**INSTRUCTIONS TO FOLLOW**. Begin with the first line of the listing and quote every line through the one containing "base_corner_r = 5; // [3:0.5:8]"; give only those lines.

**DATA**.
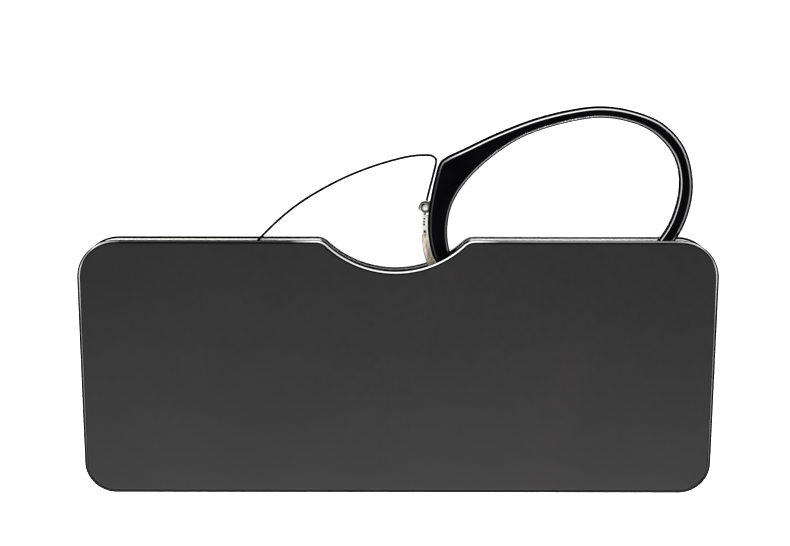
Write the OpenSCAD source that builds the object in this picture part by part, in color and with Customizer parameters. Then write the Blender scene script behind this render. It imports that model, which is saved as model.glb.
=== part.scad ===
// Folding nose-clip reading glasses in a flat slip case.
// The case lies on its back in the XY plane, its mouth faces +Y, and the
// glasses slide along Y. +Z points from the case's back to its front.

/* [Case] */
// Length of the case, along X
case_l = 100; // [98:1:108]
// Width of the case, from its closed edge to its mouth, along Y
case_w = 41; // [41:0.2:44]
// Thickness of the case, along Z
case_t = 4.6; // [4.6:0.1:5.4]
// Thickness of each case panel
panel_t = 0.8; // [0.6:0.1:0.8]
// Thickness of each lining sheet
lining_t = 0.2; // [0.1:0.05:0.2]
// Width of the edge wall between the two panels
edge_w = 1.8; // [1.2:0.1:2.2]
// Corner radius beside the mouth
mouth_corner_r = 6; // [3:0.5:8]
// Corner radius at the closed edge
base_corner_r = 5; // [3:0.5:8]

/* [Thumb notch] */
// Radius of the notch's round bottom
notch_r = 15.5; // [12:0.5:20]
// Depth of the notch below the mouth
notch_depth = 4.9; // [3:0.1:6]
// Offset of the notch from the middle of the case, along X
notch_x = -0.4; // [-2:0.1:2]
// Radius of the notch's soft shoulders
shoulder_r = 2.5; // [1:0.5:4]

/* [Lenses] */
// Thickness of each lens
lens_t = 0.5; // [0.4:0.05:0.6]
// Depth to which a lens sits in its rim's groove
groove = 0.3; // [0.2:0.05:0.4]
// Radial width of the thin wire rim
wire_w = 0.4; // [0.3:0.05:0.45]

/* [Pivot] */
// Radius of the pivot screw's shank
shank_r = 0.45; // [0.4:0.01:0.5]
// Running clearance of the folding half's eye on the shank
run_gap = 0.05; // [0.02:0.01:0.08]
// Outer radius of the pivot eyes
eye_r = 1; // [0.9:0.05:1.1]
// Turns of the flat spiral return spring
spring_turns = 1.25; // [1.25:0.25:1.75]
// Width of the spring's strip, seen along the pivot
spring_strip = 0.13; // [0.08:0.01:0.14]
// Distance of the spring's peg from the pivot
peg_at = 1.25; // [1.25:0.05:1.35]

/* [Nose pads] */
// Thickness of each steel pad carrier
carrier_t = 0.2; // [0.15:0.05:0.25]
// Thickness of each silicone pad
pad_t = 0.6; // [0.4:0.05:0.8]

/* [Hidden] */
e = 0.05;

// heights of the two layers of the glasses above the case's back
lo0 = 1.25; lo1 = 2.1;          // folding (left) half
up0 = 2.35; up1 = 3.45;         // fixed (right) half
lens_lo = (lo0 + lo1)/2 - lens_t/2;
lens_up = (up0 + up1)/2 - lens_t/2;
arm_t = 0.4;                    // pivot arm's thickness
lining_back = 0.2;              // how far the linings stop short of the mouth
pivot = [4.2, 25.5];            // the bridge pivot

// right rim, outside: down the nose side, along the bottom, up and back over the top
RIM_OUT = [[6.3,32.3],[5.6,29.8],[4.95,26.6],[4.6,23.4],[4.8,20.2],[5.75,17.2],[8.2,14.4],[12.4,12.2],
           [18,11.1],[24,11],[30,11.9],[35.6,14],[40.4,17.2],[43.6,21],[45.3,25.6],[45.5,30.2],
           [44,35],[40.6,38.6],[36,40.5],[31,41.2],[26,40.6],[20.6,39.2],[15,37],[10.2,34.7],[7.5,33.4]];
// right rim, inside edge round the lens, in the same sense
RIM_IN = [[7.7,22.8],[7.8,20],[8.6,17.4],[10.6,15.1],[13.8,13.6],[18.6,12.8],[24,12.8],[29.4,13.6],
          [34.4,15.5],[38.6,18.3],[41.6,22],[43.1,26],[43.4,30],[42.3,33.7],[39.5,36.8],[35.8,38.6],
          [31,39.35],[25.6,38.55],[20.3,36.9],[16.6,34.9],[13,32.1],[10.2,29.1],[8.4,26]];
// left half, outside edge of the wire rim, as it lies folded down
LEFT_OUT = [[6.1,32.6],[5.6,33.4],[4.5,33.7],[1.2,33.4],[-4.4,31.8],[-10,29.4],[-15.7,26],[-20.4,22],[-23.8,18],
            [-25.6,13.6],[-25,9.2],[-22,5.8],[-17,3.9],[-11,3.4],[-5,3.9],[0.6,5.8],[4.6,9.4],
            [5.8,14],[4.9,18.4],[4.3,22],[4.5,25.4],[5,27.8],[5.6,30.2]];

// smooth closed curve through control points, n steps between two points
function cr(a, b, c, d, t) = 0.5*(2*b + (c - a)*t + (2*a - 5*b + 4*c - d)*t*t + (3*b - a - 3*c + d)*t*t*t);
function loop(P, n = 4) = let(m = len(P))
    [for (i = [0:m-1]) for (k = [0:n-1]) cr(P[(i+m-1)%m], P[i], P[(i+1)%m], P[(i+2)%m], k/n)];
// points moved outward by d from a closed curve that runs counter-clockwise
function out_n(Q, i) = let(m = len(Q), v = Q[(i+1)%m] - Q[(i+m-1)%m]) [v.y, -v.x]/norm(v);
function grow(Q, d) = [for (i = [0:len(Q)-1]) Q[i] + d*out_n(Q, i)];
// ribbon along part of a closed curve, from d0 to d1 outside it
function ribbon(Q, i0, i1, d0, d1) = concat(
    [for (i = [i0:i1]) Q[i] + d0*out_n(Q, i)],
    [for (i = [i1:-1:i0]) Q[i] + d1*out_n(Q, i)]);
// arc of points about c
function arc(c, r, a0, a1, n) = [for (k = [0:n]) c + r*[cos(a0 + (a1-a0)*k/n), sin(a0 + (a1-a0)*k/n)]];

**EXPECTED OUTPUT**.
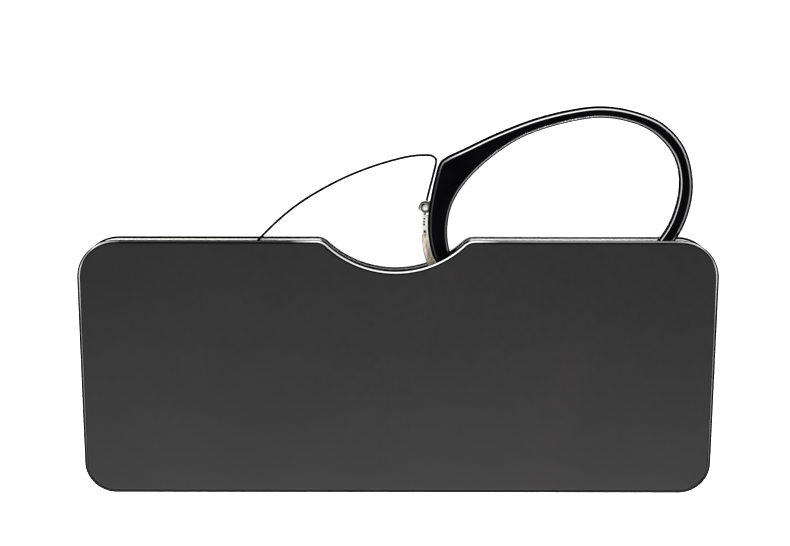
Write the OpenSCAD source that builds the object in this picture part by part, in color and with Customizer parameters. Then write the Blender scene script behind this render. It imports that model, which is saved as model.glb.
=== part.scad ===
// Folding nose-clip reading glasses in a flat slip case.
// The case lies on its back in the XY plane, its mouth faces +Y, and the
// glasses slide along Y. +Z points from the case's back to its front.

/* [Case] */
// Length of the case, along X
case_l = 100; // [98:1:108]
// Width of the case, from its closed edge to its mouth, along Y
case_w = 41; // [41:0.2:44]
// Thickness of the case, along Z
case_t = 4.6; // [4.6:0.1:5.4]
// Thickness of each case panel
panel_t = 0.8; // [0.6:0.1:0.8]
// Thickness of each lining sheet
lining_t = 0.2; // [0.1:0.05:0.2]
// Width of the edge wall between the two panels
edge_w = 1.8; // [1.2:0.1:2.2]
// Corner radius beside the mouth
mouth_corner_r = 6; // [3:0.5:8]
// Corner radius at the closed edge
base_corner_r = 5; // [3:0.5:8]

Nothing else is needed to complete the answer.